Tom and Huck is a 1995 American adventure comedy-drama film based on Mark Twain's 1876 novel The Adventures of Tom Sawyer, and starring Jonathan Taylor Thomas, Brad Renfro, Mike McShane, Eric Schweig and Amy Wright. The film was directed by Peter Hewitt and produced/co-written by Stephen Sommers (who also worked on Disney's adaptation of Twain's 1884 novel, 1993's The Adventures of Huck Finn). The movie was released in North America on December 22, 1995.
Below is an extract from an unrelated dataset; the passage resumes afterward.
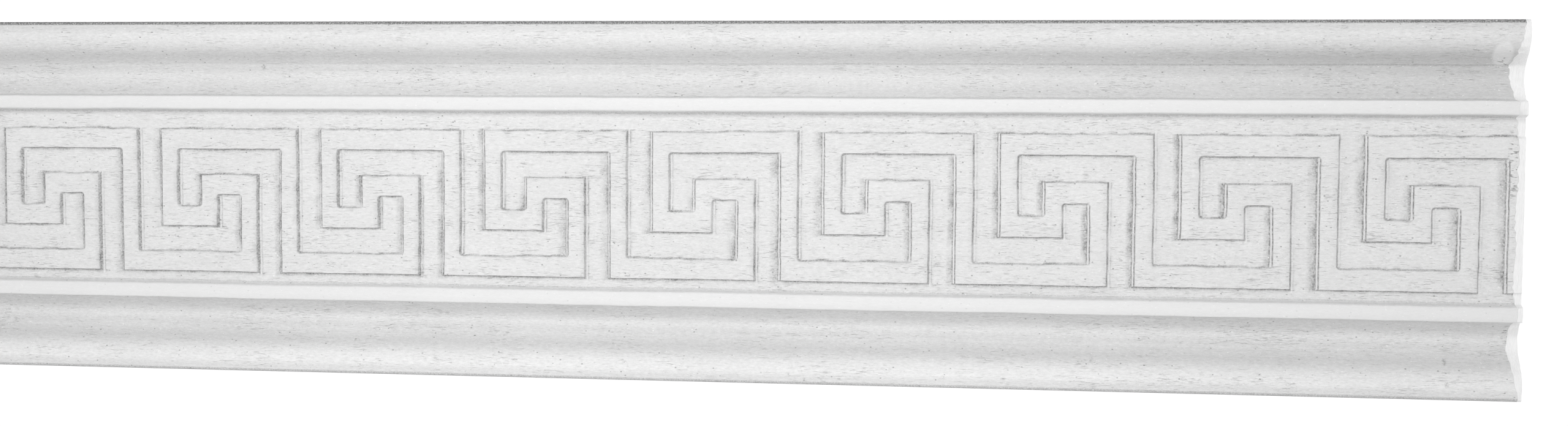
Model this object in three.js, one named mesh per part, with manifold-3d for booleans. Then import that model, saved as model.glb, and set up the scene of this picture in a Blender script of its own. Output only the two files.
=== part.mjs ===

In the film, mischievous young Tom Sawyer witnesses a murder by a vicious half-Native American criminal known as "Injun Joe". Tom befriends Huck Finn, a boy with no future and no family, and is forced to choose between honoring a friendship or honoring an oath, when the town drunk is accused of the murder.

Plot
One dark stormy night, Injun Joe goes to meet Doctor Jonas Robinson for some shady business. Meanwhile, a young boy name Tom Sawyer runs away from home with his friends to become steamboat men. This ultimately fails as their raft collides on a rock in the Mississippi River, throwing Tom into the water. His friends find him washed up on the shore, and Tom finds it was Huck Finn who carried him to safety. Tom later meets Huck discovering an unusual way to remove warts - by taking a dead cat to the graveyard at night. There they witness Injun Joe and Muff Potter, the town drunk, digging up the grave of Vic "One-Eyed" Murrell for Doctor Robinson. A treasure map is discovered and Doc assaults Muff and Injun Joe in an attempt to take it for himself. Doc manages to knock out Muff, but Injun Joe fights back by fatally stabbing Doc with Muff's knife.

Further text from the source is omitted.